### Stated goal
Using the data below, tally the lines that include the string "bodies". Only the number is wanted.

### Entries taken from a collection

**********

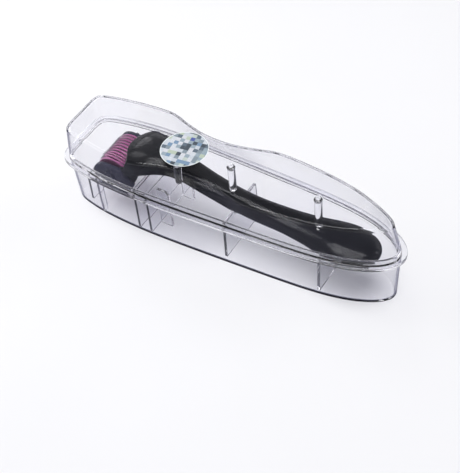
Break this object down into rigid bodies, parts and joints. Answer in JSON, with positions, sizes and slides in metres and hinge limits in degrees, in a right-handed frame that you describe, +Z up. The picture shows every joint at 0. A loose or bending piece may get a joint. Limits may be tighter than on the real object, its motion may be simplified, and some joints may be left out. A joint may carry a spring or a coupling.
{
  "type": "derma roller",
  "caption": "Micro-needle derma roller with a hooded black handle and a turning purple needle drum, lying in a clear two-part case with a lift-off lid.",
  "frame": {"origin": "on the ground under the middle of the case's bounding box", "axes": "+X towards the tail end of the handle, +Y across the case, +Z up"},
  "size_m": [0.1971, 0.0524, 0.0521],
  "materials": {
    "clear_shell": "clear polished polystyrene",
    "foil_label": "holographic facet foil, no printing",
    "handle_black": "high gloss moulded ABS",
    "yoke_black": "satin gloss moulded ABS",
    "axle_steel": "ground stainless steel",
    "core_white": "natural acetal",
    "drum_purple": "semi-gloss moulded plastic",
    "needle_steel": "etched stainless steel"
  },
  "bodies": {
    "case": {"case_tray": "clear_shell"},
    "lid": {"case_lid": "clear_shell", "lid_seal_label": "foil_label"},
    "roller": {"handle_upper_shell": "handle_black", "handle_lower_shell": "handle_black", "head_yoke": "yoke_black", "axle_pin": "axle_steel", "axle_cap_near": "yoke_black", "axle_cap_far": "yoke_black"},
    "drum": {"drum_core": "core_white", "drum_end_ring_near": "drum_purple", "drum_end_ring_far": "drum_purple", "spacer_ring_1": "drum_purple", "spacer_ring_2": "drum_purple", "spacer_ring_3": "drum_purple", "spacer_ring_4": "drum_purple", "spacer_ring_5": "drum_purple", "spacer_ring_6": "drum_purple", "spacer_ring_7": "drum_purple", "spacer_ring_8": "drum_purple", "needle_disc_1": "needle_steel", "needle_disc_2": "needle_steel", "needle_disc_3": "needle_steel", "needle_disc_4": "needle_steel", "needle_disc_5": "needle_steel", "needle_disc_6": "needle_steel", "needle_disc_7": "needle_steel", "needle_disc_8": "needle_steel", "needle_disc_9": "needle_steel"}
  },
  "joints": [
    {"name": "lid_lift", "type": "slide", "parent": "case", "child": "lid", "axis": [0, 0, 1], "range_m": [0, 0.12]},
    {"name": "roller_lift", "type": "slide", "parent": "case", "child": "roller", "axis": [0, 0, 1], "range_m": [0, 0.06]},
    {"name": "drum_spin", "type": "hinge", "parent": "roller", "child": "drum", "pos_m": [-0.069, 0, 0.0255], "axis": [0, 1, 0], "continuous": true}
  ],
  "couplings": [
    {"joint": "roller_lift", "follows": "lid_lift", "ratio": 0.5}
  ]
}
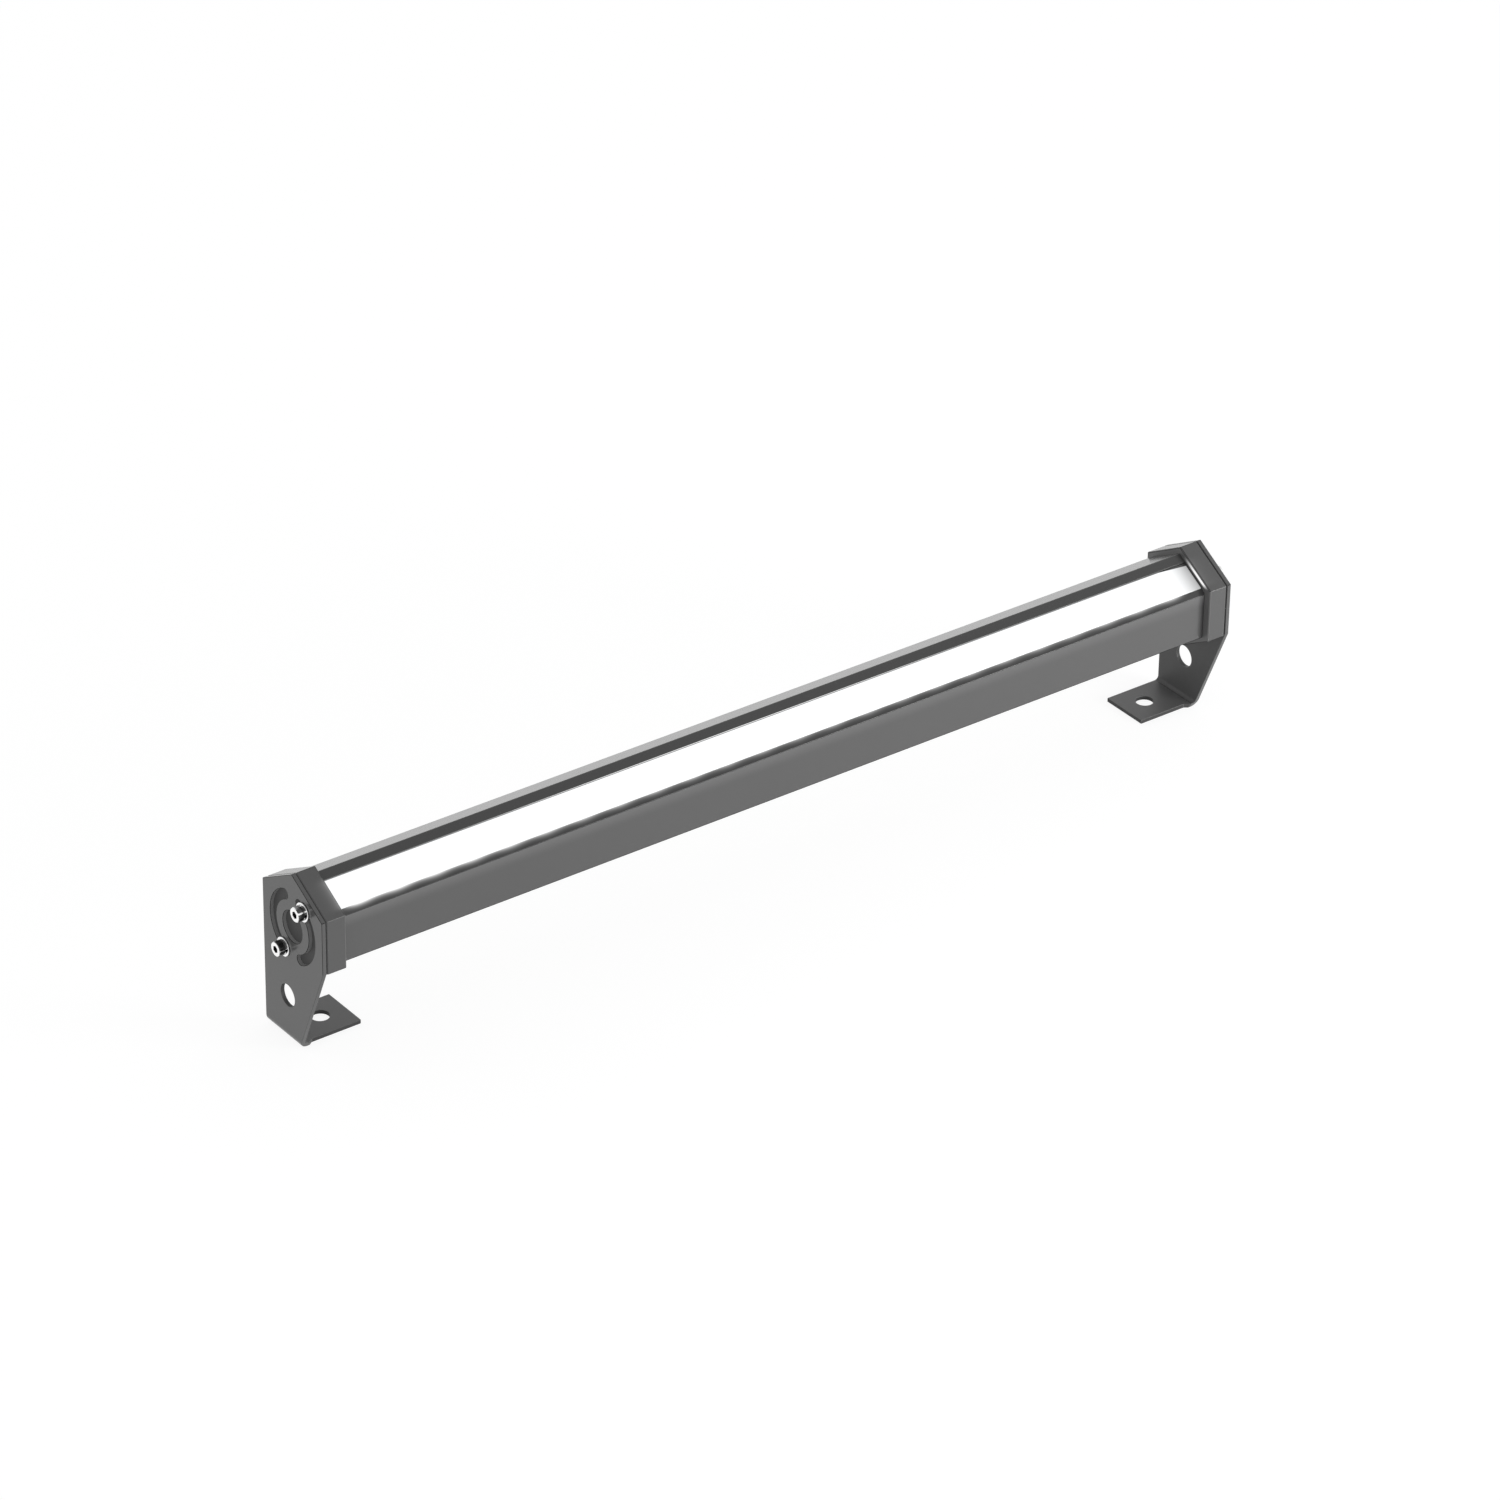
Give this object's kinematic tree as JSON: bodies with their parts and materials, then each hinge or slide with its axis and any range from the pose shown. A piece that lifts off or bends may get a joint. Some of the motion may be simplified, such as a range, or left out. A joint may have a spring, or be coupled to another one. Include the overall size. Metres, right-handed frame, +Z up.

**********

### Exercise result
3